Protecting the fragile coral walls and respecting the historic footprint created challenges for installing modern conveniences. Services such as electrical wiring and plumbing ran through trenches below the narrow alleyways, but ancient building techniques used piles of rocks as much as three times the thickness of the walls they supported, leaving little room for the trenches, Gavin says. 

The spa’s design incorporates astrolabes.

The local geography offered few building materials for inhabitants of yesteryear: coral for walls, a local lime-based mortar called djuss, mangrove and palm trees for beams, palm leaves woven into mats or into thatch for roofs. In a nod to this, the ceilings of all the guest rooms are areesh, made of stems of palm leaves, soaked and tied side by side using palm-fibre rope.

The old walls themselves were fragile. Coral is brittle and needs to breathe, but air conditioning makes that difficult because it creates a large difference between indoor and outdoor temperatures, increasing humidity. In addition, coral is no longer a sustainable material, so any coral was strictly reclaimed from ruins impossible to restore and used only to repair the heritage buildings.

The all-day-dining restaurant continues the link with the sea. Fishing baskets were the inspiration for decorative screens, pendant lights and wall sconces. The washed timber furniture includes subtle mother-of-pearl inlay details, a nod to the pearl-diving history, Raniolo says. At the same time, the feel is contemporary, as is the cuisine.

By contrast, the Arabic restaurant, which features Emirati and Levantine cuisine, emphasises the kinds of goods the nomads would have traded: thick rugs, sumptuous silk drapes, carved timber beams and rich tiled skirting.

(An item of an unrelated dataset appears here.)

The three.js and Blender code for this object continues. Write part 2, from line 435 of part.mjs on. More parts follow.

The spa looks to the desert, with its calmly undulating dunes of sand and vast sea of stars above. Astrolabes—complex and elegant scientific equipment used by ancient Arab astronomers—hang in the spa’s reception, and the floor features astrolabe detailing in metal.

A library and a museum are other clues that Al Bait is no ordinary hotel. The museum includes artefacts from Ibrahim Al Midfa, the prominent businessman who once lived there. Al Midfa’s accomplishments include founding a newspaper as well as one of the first libraries in the Gulf. Active in pearl trading, public administration and philanthropy, the Al Midfa family held majlis, where cultural, political and intellectual issues would be discussed in the calm of the interior courtyards.

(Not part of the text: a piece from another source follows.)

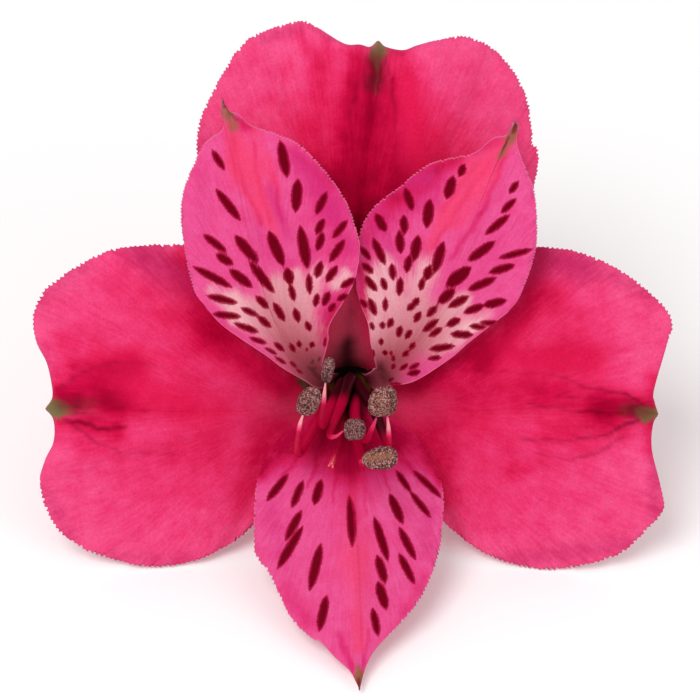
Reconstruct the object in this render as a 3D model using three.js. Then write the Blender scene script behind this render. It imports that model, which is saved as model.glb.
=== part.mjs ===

The same courtyards are abuzz again, keeping alive the international connections that made Sharjah a trading crossroads.

The Team That Makes a Hotel Feel Like Home

Al Bait Sharjah isn’t a typical hotel. It isn’t run typically, either. “I love my team,” says General Manager Patrick Moukarzel. “I give them a lot of empowerment.” Moukarzel interviewed 17 people for the front-office job. “You can teach people how to do a job but you can’t teach attitude. A good attitude was most important,” he says. The 187 staff—for just 53 rooms—include 32 nationalities, and guests are paired with staff who speak their language. All the better to pick up on personal preferences, to constantly customise the experience. “You can’t do that with 400 rooms,” he says.

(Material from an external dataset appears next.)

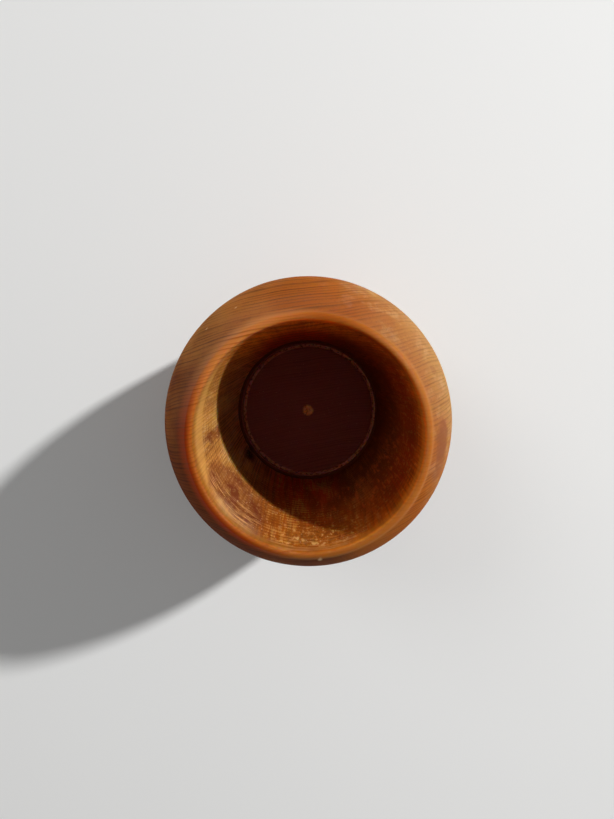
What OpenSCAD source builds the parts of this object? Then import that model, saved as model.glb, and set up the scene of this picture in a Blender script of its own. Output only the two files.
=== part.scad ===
// Turned wooden cup with a round belly, a small rounded lip and a bored hollow.
// One piece of wood, turned about the Z axis. It stands on its base at Z = 0, mouth up. Millimetres.

/* [Outside] */
// Height from the base to the top of the lip
cup_h = 114; // [104:1:130]
// Diameter at the belly, the widest place
belly_d = 92.8; // [88:0.2:102]
// Height of the belly above the base
belly_z = 56; // [45:1:64]
// Diameter of the base, out to its rounded edge
foot_d = 83; // [72:0.5:86]
// Radius of the rounded edge of the base
foot_round = 3; // [1:0.25:6]

/* [Lip] */
// Diameter of the hollow at the mouth
mouth_d = 57.8; // [55:0.2:62]
// Radius of the lip on the outside of its crest
lip_outer_round = 1.7; // [1:0.1:4]
// Radius of the lip on the inside of its crest
lip_inner_round = 0.8; // [0.3:0.1:2]

/* [Hollow] */
// Depth of the hollow below the crest of the lip
hollow_depth = 78; // [60:1:90]
// Diameter of the bit that bored the hollow
bit_d = 50; // [44:0.5:51]
// Width of the strip of floor between the scored ring and the corner of the wall
ledge_w = 0.6; // [0.2:0.1:1]
// Radius of the corner between the wall and the floor
corner_round = 0.8; // [0.3:0.1:1.5]

/* [Marks of the bit] */
// Width of the ring that the rim of the bit scored
score_w = 1.2; // [0.6:0.1:2]
// Depth of the scored ring below the floor
score_depth = 0.8; // [0.3:0.1:1.5]
// Slope of the outer side of the scored ring, measured across it
score_lean = 0.2; // [0.1:0.05:0.4]
// Diameter of the pit that the point of the bit left
spur_d = 3.4; // [2:0.2:6]
// Depth of the pit below the floor
spur_depth = 1.6; // [0.5:0.1:4]

/* [Hidden] */

// Widest gap between a true curve of the profile and the straight steps that draw it
curve_error = 0.01;
round_fn = 180;

belly = [belly_d / 2, belly_z];
foot_edge = [foot_d / 2 - foot_round, foot_round];

// The outer and the inner round of the lip meet at its crest
mouth_r = mouth_d / 2;
crest_r = mouth_r + lip_inner_round;
lip_outer = [crest_r, cup_h - lip_outer_round];
lip_inner = [crest_r, cup_h - lip_inner_round];

floor_z = cup_h - hollow_depth;
score_r = bit_d / 2;
floor_corner = [score_r + ledge_w, floor_z + corner_round];

// Points of an arc about `centre`, from the angle `from` to the angle `to`
function arc(centre, radius, from, to) =
    let (
        step = 2 * acos(1 - curve_error / radius),
        steps = ceil(abs(to - from) / step)
    )
    [
        for (i = [0 : steps])
            let (angle = from + (to - from) * i / steps)
            centre + radius * [cos(angle), sin(angle)]
    ];

// A bowed side: one long arc that is upright at `widest` and runs smoothly into a round of the
// radius `edge_r` about `edge`, which carries on to the angle `to`
function bowed_side(widest, edge, edge_r, to) =
    let (
        inset = widest.x - edge.x,
        rise = edge.y - widest.y,
        bow_r = (inset * inset + rise * rise - edge_r * edge_r) / (2 * (inset - edge_r)),
        meet = atan2(rise, bow_r - inset)
    )
    concat(
        arc([widest.x - bow_r, widest.y], bow_r, 0, meet),
        arc(edge, edge_r, meet, to)
    );

function reversed(points) = [for (i = [len(points) - 1 : -1 : 0]) points[i]];

// Drops the second of two equal points, where one stretch of the profile meets the next
function joined(points) = [
    for (i = [0 : len(points) - 1])
        if (i == 0 || norm(points[i] - points[max(i - 1, 0)]) > curve_error / 10)
            points[i]
];

// From the middle of the base, up the outside to the crest of the lip
outside_profile = concat(
    [[0, 0]],
    reversed(bowed_side(belly, foot_edge, foot_round, -90)),
    bowed_side(belly, lip_outer, lip_outer_round, 90)
);

// The wall of the hollow is straight and touches both the lip and the corner of the floor.
// This is the angle by which it leans outward.
wall_run = lip_inner - floor_corner;
wall_lean = atan2(wall_run.x, wall_run.y) - asin((lip_inner_round + corner_round) / norm(wall_run));

// From the crest, over the lip and down the wall to the floor
hollow_profile = concat(
    arc(lip_inner, lip_inner_round, 90, 180 - wall_lean),
    arc(floor_corner, corner_round, -wall_lean, -90)
);

// The rim of the bit scored a ring into the floor, and its point left a pit in the middle
floor_profile = [
    [score_r, floor_z],
    [score_r - score_lean, floor_z - score_depth],
    [score_r - score_w, floor_z],
    [spur_d / 2, floor_z],
    [0, floor_z - spur_depth]
];

module cup() {
    color("sienna")
    rotate_extrude($fn = round_fn)
        polygon(joined(concat(outside_profile, hollow_profile, floor_profile)));
}

cup();
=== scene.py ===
"""A turned wooden cup on a plain pale floor, seen from above into its mouth.

Lengths are millimetres, turned into Blender's metres where a mesh, a light or the camera is made.
Sides of the cup are angles round its axis in degrees: 0 is the right of the picture and 90 its top.
"""

import math
from types import SimpleNamespace

import bpy
import numpy as np
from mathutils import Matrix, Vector, noise


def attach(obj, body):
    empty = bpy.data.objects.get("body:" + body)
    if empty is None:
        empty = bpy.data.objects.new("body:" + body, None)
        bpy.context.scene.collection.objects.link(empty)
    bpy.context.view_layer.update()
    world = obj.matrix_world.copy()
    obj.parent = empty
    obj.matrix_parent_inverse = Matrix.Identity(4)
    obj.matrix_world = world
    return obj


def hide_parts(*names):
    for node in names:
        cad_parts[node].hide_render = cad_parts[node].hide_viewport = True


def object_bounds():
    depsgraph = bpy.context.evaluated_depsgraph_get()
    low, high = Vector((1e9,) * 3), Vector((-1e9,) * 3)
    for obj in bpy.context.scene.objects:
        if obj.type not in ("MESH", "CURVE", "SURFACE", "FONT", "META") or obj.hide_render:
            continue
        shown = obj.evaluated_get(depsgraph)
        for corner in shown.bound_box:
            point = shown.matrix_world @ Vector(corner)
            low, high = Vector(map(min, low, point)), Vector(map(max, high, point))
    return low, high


MM = 0.001

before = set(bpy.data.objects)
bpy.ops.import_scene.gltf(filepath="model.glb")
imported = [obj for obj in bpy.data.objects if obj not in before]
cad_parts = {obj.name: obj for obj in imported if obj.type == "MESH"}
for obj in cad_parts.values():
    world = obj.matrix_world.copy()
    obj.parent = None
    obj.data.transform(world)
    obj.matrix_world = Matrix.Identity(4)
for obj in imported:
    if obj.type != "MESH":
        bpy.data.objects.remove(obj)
cad_low, cad_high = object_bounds()

# Sizes of the cup, the same as the solid's
CUP_H = cad_high.z / MM
BELLY_R = (cad_high.x - cad_low.x) / 2 / MM
BELLY_Z = 56.0
FOOT_R = 41.5
FOOT_ROUND = 3.0
MOUTH_R = 28.9
LIP_OUTER_ROUND = 1.7
LIP_INNER_ROUND = 0.8
HOLLOW_DEPTH = 78.0
BIT_R = 25.0
LEDGE_W = 0.6
CORNER_ROUND = 0.8
SCORE_W = 1.2
SCORE_DEPTH = 0.8
SCORE_LEAN = 0.2
SPUR_R = 1.7
SPUR_DEPTH = 1.6

FLOOR_Z = CUP_H - HOLLOW_DEPTH
CREST_R = MOUTH_R + LIP_INNER_ROUND
SPUR_TIP_Z = FLOOR_Z - SPUR_DEPTH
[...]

Al Bait’s heart is a heritage family home, something that presented challenges in the transformation into a super-luxury hotel. The mattresses, at 210-by-200 centimetres, couldn’t fit through the doors of the heritage buildings. Since the historically significant doors couldn’t be changed, experts from the mattress maker flew in to disassemble and reassemble the mattresses. Moukarzel takes a moment to introduce us to his team.

  1. Chevy Lapuz Office Manager. 
    Chevy is a star. I don’t know how she can stand me daily. I can’t cope without her.
  2. Ashish Deva Executive Chef. 
    I worked with Chef in my previous property. He plates a million times until it’s perfect.
  3. Sari Widyaningrum Spa Manager.
    Tiny, yet mighty, and incredibly experienced. She is an oasis of calm and always efficient.
  4. Eapen Mathew IT Manager.  When asked about IT, he will put the same question to Siri. Thanks to Siri he set up our systems.
  5. Ahmed Ben Zaied Front Office Manager. He ensures guests have all the luxuries they can imagine.
  6. Aura Chavez Assistant F&B Manager. 
    It isn’t love that’s in the air, it’s liquid nitrogen. Guest service is her top priority.
  7. Joseph Louis Director of Finance. He has more headaches than hair calculating the revenue.
  8. Patrick Moukarzel General Manager and leader of the team
  1. Tetyana Polunina Director of Sales & Marketing. Our storyteller, she can tell Al Bait’s history as if it happened yesterday.
  2. Agnieszka Kurzawa Marketing and Communication Manager. The Voice, The Promoter, The Queen of Social Media.
  3. Eduardo Calixto Security and Safety Manager. He fist bumps with everyone.
  4. Nezha Memarian Executive Housekeeper. I call her Her Highness. Her focus is singular: cleanliness.
  5. Ganga Yadav Revenue Manager.
    He prefers to hide in his cubicle and monitor the advanced bookings.
  6. Azhar Uddin Chief Engineer.
    Mr. Cool Guy. A jack of all trades. Always on top of things whether to make it or break it.
  7. Anjali Masih Director of HR and Training. Al Bait’s mother superior, not a storyteller but a listener.
  8. Siraj Peerukannu Purchasing Manager. 
    He’s all about costs. He asks for three quotes and a discount at the the supermarket (not pictured).